Submission to the Senate Economics Legislation Committee on the Foreign Investment Reform Bill 2020

10 November 2020

The Business Council of Australia welcomes the opportunity to make a submission to the Senate Economics Legislation Committee on the Foreign Investment Reform (Protecting Australia's National Security) Bill 2020 and Foreign Acquisitions and Takeovers Fees Imposition Amendment Bill 2020 [Provisions]. This submission reflects member views on the proposed changes and broader aspects of the investment screening framework.

The Business Council recognises the need to strengthen the foreign investment framework where there are risks to national security. The challenge is to achieve this while remaining globally competitive and able to attract foreign investment. It is a balancing act which is compounded by the unprecedent global downturn induced by the COVID-19 economic shock. Parliament needs to carefully consider the extent to which the system manages risks without unintentionally constraining growth and jobs.

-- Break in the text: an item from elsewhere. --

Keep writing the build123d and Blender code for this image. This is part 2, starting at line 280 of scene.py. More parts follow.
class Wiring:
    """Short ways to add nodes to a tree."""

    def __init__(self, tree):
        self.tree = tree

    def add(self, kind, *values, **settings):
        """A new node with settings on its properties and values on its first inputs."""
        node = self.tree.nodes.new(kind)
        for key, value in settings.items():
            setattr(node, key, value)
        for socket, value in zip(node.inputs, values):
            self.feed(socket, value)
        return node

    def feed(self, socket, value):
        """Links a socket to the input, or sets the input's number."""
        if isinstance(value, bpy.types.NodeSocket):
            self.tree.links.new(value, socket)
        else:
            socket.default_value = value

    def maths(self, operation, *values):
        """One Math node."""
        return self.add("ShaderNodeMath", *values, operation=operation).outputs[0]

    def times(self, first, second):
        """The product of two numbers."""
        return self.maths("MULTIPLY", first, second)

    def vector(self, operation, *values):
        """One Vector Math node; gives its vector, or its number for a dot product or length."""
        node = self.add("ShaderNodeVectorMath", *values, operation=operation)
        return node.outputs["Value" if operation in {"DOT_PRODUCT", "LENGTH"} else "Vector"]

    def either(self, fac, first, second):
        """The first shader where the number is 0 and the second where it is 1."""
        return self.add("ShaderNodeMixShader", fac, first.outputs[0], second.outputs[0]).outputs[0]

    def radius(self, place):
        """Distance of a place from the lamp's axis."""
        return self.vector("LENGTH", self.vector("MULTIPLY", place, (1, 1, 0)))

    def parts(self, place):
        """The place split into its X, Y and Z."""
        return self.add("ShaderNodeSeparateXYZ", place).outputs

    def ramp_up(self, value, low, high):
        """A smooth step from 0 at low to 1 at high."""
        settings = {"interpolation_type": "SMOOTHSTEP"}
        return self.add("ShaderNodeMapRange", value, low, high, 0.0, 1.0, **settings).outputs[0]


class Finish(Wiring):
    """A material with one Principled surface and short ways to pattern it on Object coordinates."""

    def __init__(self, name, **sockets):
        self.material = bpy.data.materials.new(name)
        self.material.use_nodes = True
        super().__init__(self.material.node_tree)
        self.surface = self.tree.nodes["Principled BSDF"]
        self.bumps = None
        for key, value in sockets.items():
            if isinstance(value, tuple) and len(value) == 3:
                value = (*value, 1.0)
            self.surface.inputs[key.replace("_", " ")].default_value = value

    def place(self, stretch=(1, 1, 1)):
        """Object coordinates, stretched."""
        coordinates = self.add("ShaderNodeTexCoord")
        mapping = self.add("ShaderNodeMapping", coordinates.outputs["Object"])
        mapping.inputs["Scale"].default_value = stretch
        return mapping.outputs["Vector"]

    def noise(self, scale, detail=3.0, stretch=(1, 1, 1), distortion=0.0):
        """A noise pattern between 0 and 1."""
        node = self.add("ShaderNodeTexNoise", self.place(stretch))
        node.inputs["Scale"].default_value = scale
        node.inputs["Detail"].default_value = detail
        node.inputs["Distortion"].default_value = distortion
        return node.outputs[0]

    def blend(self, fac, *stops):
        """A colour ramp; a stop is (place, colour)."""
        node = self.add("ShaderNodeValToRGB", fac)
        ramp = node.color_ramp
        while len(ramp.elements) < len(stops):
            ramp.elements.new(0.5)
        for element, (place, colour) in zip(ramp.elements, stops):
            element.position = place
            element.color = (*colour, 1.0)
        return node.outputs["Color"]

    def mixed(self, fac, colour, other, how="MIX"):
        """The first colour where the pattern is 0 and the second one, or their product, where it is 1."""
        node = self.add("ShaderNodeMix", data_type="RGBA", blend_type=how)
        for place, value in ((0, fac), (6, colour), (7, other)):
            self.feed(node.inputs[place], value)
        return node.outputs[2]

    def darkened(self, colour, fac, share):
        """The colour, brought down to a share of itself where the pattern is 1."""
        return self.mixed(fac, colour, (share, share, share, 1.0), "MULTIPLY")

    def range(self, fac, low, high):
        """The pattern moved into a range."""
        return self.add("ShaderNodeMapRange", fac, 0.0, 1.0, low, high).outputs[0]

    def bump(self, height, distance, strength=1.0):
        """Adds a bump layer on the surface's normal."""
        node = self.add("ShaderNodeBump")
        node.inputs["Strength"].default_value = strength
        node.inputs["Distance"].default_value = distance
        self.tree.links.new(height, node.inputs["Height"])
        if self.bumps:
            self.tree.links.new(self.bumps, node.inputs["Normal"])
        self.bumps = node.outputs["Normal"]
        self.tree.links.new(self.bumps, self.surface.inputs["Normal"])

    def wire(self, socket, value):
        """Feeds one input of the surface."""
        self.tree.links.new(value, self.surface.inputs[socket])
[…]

Our key recommendations include:

  • Better targeting the regime to areas of highest risk where the imposition of harsher penalties and enforcement powers are proportionate to the problem. Providing a broad discretion for the Treasurer to apply these powers across the economy will come at a high cost and could ultimately be self-defeating as Foreign Investment Review Board (FIRB) processes become clogged with routine transactions;
  • Clearly defining risk through a prescribed list approach to ‘national security’ list (i.e. what’s covered) approach, allowing for this to be updated over time;
  • Vastly expanding the streamlining measures for non-sensitive cases by introducing a registration process, rather than substantive approval process, for non-sensitive transactions, and removing some transactions from the regulatory net altogether;
  • Limiting the time available for the Treasurer’s exercise of the ‘call-in power’ to three years and narrowing the scope of a ‘national security concern’ for the exercise of the ‘call-in’ power;
  • Introducing improved safeguards around the ‘last resort’ power;
  • Retaining 30-day processing times;
  • A restructure of fees so they are proportionate to the cost of administering the regulatory system.